= AIM OF THE TASK =
Please restate, exactly as written, the lines running from the beginning of the material through the line that has "return [(radius *" in it.

++++++

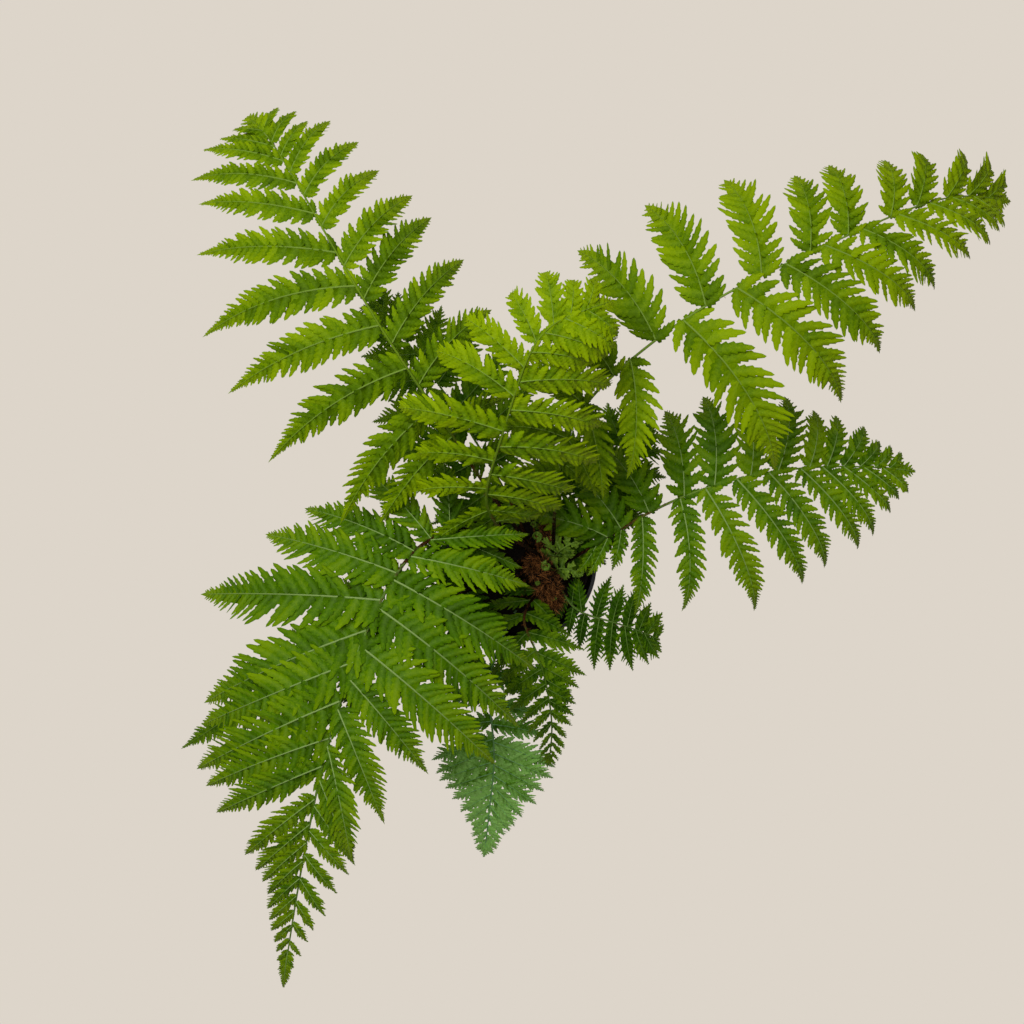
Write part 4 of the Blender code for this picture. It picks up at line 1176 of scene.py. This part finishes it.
def grown_crown():
    """The trunk with its stumps and scales."""
    growth = Growth()
    draw = np.random.default_rng(5)
    bumps = draw.uniform(*CROWN_BUMPS, (len(CROWN_PROFILE), CROWN_SIDES))
    line = [
        (CROWN_CENTRE + Vector((0, 0, height * MM)), Vector((1, 0, 0)), Vector((0, 1, 0)))
        for _, height in CROWN_PROFILE
    ]

    def section(i):
        turns = [math.tau * k / CROWN_SIDES for k in range(CROWN_SIDES)]
        radius = CROWN_PROFILE[i][0] * MM
        return [(radius * b * math.cos(t), radius * b * math.sin(t)) for t, b in zip(turns, bumps[i])]

    marks = np.zeros((len(CROWN_PROFILE) * CROWN_SIDES + 1, 4))
    marks[:, 0] = -0.2
    marks[:, 2] = 1.0
    put_rib(growth, line, section, marks, CROWN_CENTRE + Vector((0, 0, CROWN_TOP * MM)))
    marks = np.zeros((len(STUMP_RADII) * STUMP_SIDES + 1, 4))
    marks[:, 0] = 0.45
    marks[:, 2] = 1.0
    for k in range(STUMPS):
        turn = math.tau * k * STUMP_TURN
        out = Vector((math.cos(turn), math.sin(turn), 0))
        height = (STUMP_FOOT + STUMP_CLIMB * k) * MM
        foot = CROWN_CENTRE + out * STUMP_CIRCLE * MM + Vector((0, 0, height))
        heading = (out + Vector((0, 0, 1.1))).normalized()
        side = heading.cross(out).normalized()
        up = side.cross(heading)
        stump = [(foot + heading * step * STUMP_STEP * MM, side, up) for step in range(len(STUMP_RADII))]
        tip = stump[-1][0] + heading * 0.4 * MM
        put_rib(growth, stump, lambda i: round_section(STUMP_RADII[i], STUMP_SIDES), marks, tip)
    radii, heights = np.array(CROWN_PROFILE).T
    at = draw.uniform(*SCALES_HEIGHT, CROWN_SCALES)
    turn = draw.uniform(0, math.tau, CROWN_SCALES)
    away = np.interp(at, heights, radii) * 0.95
    out = np.stack([np.cos(turn), np.sin(turn), np.zeros(CROWN_SCALES)], axis=1)
    feet = np.array(CROWN_CENTRE) + out * away[:, None] * MM + np.array(UP) * at[:, None] * MM
    towards = out + np.array(UP) * draw.uniform(*SCALES_RISE, CROWN_SCALES)[:, None]
    towards /= np.linalg.norm(towards, axis=1)[:, None]
    size = draw.uniform(*SCALES_SIZE, CROWN_SCALES) * MM
    put_slivers(growth, feet, towards, size, 0.07 * size, draw.uniform(-0.2, 0.3, CROWN_SCALES), draw)
    return growth.piece("crown_grown", CROWN_CHAFF)


# Papery chaff, with a little more sheen than the leaves, so that single scales stand out.
CROWN_CHAFF = fern_leaf(
    "chaffy_crown_scales", "#163400", "#406C00", "#7CA40C", "#7A9C48", "#52741C", shine=0.2
)
crown = grown_crown()
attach(crown, "root")
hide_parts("crown")

# The croziers: young fronds still rolled up like a watch spring, in a coat of ginger wool. Tightly rolled
# grey-green leaf buds show at the heart of each coil.
# Each crozier, in mm: its foot on the crown, the centre of its coil, the radius of the coil's outer turn and
# of its woolly stalk, where the coil starts and how far it leans over (both in degrees), the radius of its
# green buds and their place.
CROZIERS = {
    "crozier_left": dict(
        foot=(22, -8, 162), centre=(18, 1, 204), coil=10.0, stalk=4.8, start=235, lean=18,
        bud=5.8, bud_at=(28, 0, 212),
    ),
    "crozier_front": dict(
        foot=(31, -14, 162), centre=(31, -24, 194), coil=11.0, stalk=5.2, start=80, lean=24,
        bud=3.0, bud_at=(19, -18, 205),
    ),
    "crozier_low": dict(
        foot=(34, -24, 156), centre=(36, -39, 178), coil=7.5, stalk=4.2, start=100, lean=30,
        bud=3.8, bud_at=(36, -35, 188),
    ),
    "crozier_back": dict(
        foot=(26, 18, 156), centre=(31, 37, 186), coil=8.0, stalk=4.2, start=260, lean=26,
        bud=2.4, bud_at=(31, 37, 190),
    ),
}
COIL_TURNS = 1.6
COIL_CLOSING = 0.62
COIL_STEPS = 40
RISE_STEPS = 10
CROZIER_SEED = 70
# Wool strands about half a mm broad, coarser than real ones so that they show. Some of them are pale and
# broader: the wool's own pale hairs with painted highlights on them.
WOOL = 3000
WOOL_LENGTH, WOOL_WIDTH, WOOL_LEAST = (3.0, 9.0), 0.03, 0.12 * MM
WOOL_TONES, PALE_HAIR_AND_HIGHLIGHT, PALE_HAIR_AND_HIGHLIGHT_SHARE, PALE_HAIR_AND_HIGHLIGHT_WIDTH = (-0.8, 1.1), 1.8, 0.14, 1.7


def crozier_path(shape):
    """The middle line of a crozier with its radii: the stalk from its foot up, then the coil inwards."""
    centre = Vector(shape["centre"]) * MM
    outwards = (centre - CROWN_CENTRE) * Vector((1, 1, 0))
    lean = Matrix.Rotation(-math.radians(shape["lean"]), 3, outwards.cross(UP))
    foot = Vector(shape["foot"]) * MM
    coil, thick = shape["coil"] * MM, shape["stalk"] * MM
    turns = []
    for step in range(COIL_STEPS + 1):
        done = step / COIL_STEPS
        turn = math.radians(shape["start"]) + math.tau * COIL_TURNS * done
        flat = Vector((math.cos(turn), math.sin(turn), 0.3 * done))
        turns.append(centre + lean @ flat * coil * (1 - COIL_CLOSING * done))
    middle = foot.lerp(turns[0], 0.5) + Vector((0, 0, 3)) * MM
    rise, _ = smooth_route([foot, middle, turns[0]], RISE_STEPS)
    path = [Vector(point) for point in rise[:-1]] + turns
    radii = [thick * (0.85 + 0.15 * i / RISE_STEPS) for i in range(RISE_STEPS)]
    radii += [thick * (1 - 0.45 * i / COIL_STEPS) for i in range(len(turns))]
    return path, radii, lean @ UP


def grown_crozier(name, shape, seed):
    """A crozier: cord, wool and buds."""
    growth = Growth()
    draw = np.random.default_rng(seed)
    path, radii, axis = crozier_path(shape)
    put_rope(growth, path, [0.82 * radius for radius in radii], axis, -0.2, 1.0, 0.0)
    index = draw.integers(1, len(path) - 1, WOOL)
    spots = np.array([tuple(point) for point in path])
    along = np.gradient(spots, axis=0)
    along /= np.linalg.norm(along, axis=1)[:, None]
    feet, towards = skin_places(spots, along, radii, index, 0.8, 0.9, (-0.5, 1.3), draw)
    size = draw.uniform(*WOOL_LENGTH, WOOL) * MM
    # Pale strands, broader than the rest, are pale hairs with painted highlights.
    tone = np.where(draw.random(WOOL) < PALE_HAIR_AND_HIGHLIGHT_SHARE, PALE_HAIR_AND_HIGHLIGHT, draw.uniform(*WOOL_TONES, WOOL))
    width = (WOOL_WIDTH * size + WOOL_LEAST) * np.where(tone == PALE_HAIR_AND_HIGHLIGHT, PALE_HAIR_AND_HIGHLIGHT_WIDTH, 1.0)
    put_slivers(growth, feet, towards, size, width, tone, draw)
    centre, bud = Vector(shape["bud_at"]) * MM, shape["bud"]
    put_bud_coil(growth, centre, axis, bud * 0.85 * MM, bud * BUD_CORD * MM, seed, draw)
    return growth.piece(name + "_grown", WOOL_AND_BUDS)


# Ginger wool with a faint sheen, and leaf buds with the soft bloom of very young leaves.
WOOL_AND_BUDS = fern_leaf(
    "crozier_wool_and_buds", "#2E5210", "#7A9E28", "#A4C850", "#9CC064", "#7C9C58", shine=0.2
)
for seed, (name, shape) in enumerate(CROZIERS.items()):
    crozier = grown_crozier(name, shape, CROZIER_SEED + seed)
    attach(crozier, "root")
    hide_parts(name)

++++++

= FULL RESPONSE =
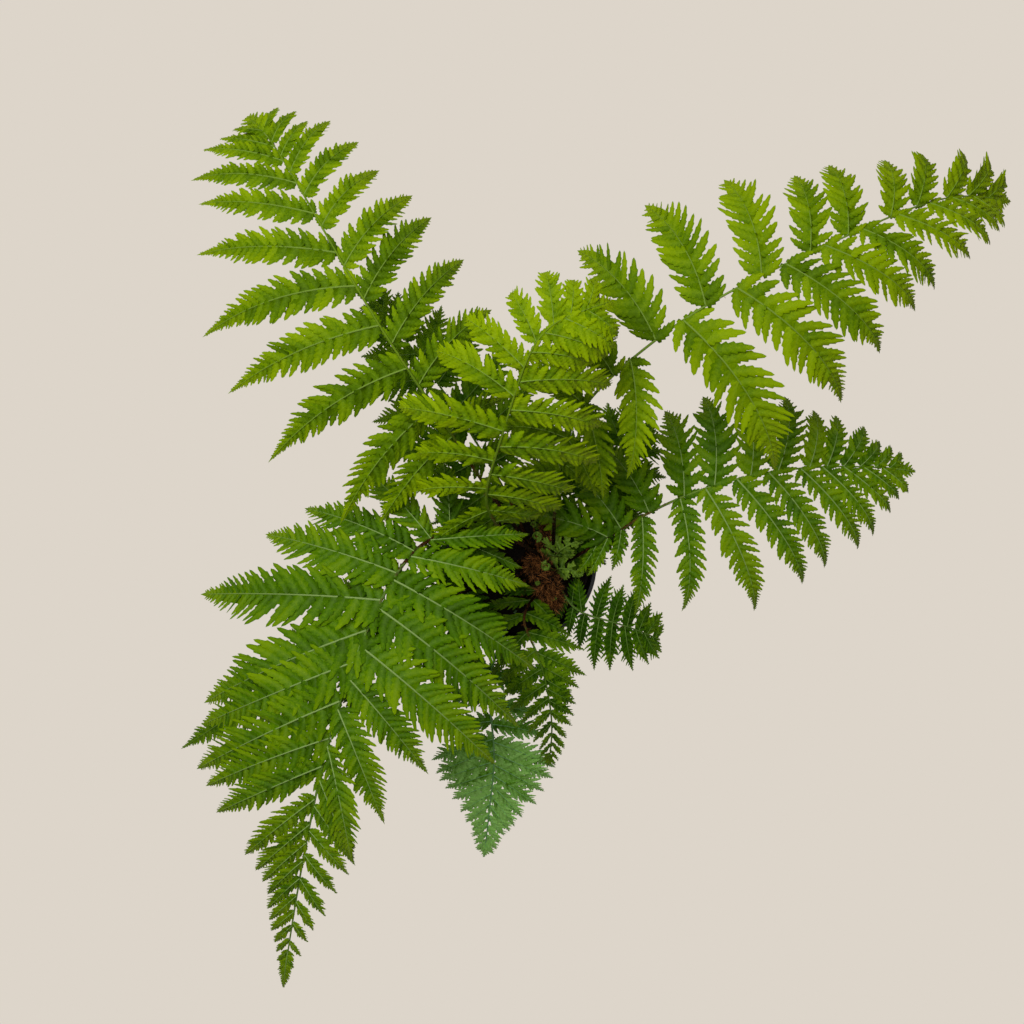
Write part 4 of the Blender code for this picture. It picks up at line 1176 of scene.py. This part finishes it.
def grown_crown():
    """The trunk with its stumps and scales."""
    growth = Growth()
    draw = np.random.default_rng(5)
    bumps = draw.uniform(*CROWN_BUMPS, (len(CROWN_PROFILE), CROWN_SIDES))
    line = [
        (CROWN_CENTRE + Vector((0, 0, height * MM)), Vector((1, 0, 0)), Vector((0, 1, 0)))
        for _, height in CROWN_PROFILE
    ]

    def section(i):
        turns = [math.tau * k / CROWN_SIDES for k in range(CROWN_SIDES)]
        radius = CROWN_PROFILE[i][0] * MM
        return [(radius * b * math.cos(t), radius * b * math.sin(t)) for t, b in zip(turns, bumps[i])]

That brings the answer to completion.